§ **Do this**:
Only the lines starting at the one with "pieces.append(lamp_chip)" and ending at the one with "obj.parent = empty" should be copied, exactly and with both ends kept.

########################################

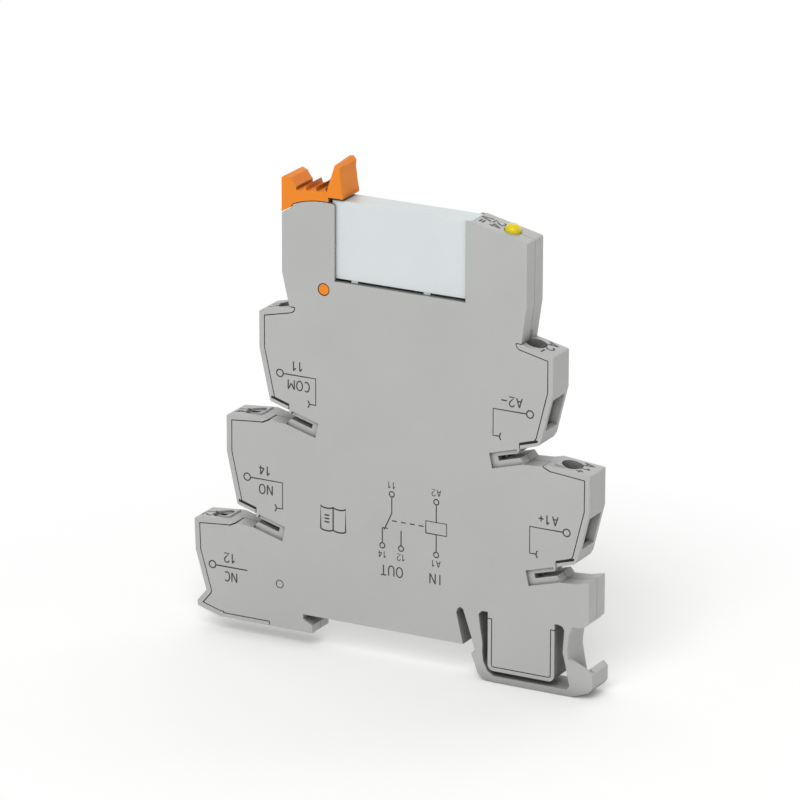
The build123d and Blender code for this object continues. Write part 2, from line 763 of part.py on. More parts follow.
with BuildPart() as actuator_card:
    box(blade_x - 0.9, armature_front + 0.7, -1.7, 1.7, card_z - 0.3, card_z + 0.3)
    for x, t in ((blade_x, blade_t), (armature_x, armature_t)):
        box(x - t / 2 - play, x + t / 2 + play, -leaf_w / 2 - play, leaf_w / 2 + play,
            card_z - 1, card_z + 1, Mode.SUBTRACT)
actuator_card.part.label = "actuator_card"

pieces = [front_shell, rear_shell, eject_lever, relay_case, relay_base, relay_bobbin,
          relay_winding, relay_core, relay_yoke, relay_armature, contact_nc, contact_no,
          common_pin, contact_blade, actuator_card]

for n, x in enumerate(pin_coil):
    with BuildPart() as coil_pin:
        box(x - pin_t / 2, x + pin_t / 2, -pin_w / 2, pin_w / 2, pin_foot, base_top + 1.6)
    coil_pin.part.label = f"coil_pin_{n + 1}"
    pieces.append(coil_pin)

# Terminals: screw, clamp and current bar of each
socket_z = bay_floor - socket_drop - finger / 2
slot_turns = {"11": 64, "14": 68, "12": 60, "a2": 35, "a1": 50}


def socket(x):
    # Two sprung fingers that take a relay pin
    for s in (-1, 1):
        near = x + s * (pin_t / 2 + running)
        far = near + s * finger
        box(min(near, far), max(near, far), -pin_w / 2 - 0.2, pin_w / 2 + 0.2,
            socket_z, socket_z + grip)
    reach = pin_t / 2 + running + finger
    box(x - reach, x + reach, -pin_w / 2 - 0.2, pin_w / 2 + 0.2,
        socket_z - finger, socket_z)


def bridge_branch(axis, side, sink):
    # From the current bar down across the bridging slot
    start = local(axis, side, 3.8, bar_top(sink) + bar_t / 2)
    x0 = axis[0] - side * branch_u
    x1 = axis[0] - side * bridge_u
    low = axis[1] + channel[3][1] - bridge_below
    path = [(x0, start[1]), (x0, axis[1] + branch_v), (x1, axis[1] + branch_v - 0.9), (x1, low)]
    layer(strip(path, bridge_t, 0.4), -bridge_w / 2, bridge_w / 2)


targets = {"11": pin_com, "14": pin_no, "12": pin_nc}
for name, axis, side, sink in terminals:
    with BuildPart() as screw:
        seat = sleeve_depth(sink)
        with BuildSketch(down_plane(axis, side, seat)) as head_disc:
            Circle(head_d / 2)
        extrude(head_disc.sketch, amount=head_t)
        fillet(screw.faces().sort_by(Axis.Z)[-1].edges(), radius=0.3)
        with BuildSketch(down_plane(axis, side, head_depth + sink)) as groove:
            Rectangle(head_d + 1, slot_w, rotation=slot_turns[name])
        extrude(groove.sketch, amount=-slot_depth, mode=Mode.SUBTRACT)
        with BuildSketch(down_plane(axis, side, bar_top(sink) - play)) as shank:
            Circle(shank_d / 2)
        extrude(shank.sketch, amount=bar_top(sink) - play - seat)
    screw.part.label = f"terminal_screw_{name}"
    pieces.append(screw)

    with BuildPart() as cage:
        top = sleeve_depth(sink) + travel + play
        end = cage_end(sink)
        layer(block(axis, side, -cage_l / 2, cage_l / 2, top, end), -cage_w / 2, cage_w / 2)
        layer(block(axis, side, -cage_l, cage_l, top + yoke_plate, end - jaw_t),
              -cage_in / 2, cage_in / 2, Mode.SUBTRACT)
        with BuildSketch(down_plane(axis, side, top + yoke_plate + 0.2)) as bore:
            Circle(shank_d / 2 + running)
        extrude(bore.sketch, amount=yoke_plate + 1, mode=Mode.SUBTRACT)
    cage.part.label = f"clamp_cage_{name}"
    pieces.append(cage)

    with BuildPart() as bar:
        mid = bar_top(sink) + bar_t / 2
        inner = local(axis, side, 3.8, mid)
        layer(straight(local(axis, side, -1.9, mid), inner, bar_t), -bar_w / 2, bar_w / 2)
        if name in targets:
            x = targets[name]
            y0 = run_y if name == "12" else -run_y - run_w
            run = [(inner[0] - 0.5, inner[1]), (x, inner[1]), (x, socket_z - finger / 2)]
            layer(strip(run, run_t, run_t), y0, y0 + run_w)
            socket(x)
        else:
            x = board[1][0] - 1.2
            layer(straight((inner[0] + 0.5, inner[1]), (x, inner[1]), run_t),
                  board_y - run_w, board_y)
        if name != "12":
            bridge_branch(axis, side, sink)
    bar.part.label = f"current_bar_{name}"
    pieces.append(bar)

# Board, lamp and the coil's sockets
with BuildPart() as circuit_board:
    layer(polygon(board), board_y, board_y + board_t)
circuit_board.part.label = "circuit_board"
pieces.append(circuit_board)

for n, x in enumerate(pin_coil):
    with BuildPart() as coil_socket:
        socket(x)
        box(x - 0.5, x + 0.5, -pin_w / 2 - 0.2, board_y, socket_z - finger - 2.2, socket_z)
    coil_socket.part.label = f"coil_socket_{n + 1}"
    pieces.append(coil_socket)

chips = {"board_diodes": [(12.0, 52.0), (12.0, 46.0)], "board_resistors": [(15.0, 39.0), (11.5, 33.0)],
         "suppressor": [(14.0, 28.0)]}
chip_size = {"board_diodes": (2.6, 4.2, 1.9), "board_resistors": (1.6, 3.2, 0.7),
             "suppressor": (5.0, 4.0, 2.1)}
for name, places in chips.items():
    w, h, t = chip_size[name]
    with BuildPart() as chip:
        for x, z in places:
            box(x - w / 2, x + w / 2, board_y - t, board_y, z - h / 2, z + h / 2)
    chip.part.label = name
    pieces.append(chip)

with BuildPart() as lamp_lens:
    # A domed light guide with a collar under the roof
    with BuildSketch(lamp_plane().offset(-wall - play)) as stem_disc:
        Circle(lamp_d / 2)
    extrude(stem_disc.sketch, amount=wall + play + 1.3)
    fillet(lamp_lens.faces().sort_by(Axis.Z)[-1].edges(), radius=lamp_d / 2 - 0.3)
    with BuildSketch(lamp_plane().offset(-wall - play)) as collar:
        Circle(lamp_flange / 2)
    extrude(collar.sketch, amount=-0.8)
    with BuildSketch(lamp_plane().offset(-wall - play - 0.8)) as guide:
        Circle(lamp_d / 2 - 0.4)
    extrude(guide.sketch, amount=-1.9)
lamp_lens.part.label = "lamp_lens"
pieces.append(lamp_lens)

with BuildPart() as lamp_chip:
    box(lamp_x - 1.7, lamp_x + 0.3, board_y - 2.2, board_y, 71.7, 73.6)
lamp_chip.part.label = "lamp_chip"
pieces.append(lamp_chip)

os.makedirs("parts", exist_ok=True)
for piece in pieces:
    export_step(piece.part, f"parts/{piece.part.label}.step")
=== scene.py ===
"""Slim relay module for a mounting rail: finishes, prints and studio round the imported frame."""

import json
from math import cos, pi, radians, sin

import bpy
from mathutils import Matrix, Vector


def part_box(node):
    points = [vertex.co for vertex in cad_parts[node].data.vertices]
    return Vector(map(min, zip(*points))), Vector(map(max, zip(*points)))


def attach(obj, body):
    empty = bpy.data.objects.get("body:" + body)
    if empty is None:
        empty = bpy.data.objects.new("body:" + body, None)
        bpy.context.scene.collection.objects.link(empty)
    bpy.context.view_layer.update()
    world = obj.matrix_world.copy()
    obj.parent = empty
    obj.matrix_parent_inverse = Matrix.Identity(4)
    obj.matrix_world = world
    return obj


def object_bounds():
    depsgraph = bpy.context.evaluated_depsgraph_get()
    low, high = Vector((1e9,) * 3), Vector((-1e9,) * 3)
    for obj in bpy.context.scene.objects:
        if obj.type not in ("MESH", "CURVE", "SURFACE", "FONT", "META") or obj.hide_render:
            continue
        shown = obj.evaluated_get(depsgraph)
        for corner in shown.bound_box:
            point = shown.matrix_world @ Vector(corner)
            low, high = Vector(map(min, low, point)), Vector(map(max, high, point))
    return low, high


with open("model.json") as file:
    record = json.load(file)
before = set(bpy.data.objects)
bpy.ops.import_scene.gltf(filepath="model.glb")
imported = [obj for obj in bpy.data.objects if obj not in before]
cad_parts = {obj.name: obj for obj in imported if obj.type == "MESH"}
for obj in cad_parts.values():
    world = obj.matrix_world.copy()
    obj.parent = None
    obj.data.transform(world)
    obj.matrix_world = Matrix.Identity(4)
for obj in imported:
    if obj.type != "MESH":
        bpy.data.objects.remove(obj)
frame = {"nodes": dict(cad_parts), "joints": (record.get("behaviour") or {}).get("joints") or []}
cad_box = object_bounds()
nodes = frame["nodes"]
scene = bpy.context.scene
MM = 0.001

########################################

§ **Response**:
pieces.append(lamp_chip)

os.makedirs("parts", exist_ok=True)
for piece in pieces:
    export_step(piece.part, f"parts/{piece.part.label}.step")
=== scene.py ===
"""Slim relay module for a mounting rail: finishes, prints and studio round the imported frame."""

import json
from math import cos, pi, radians, sin

import bpy
from mathutils import Matrix, Vector


def part_box(node):
    points = [vertex.co for vertex in cad_parts[node].data.vertices]
    return Vector(map(min, zip(*points))), Vector(map(max, zip(*points)))


def attach(obj, body):
    empty = bpy.data.objects.get("body:" + body)
    if empty is None:
        empty = bpy.data.objects.new("body:" + body, None)
        bpy.context.scene.collection.objects.link(empty)
    bpy.context.view_layer.update()
    world = obj.matrix_world.copy()
    obj.parent = empty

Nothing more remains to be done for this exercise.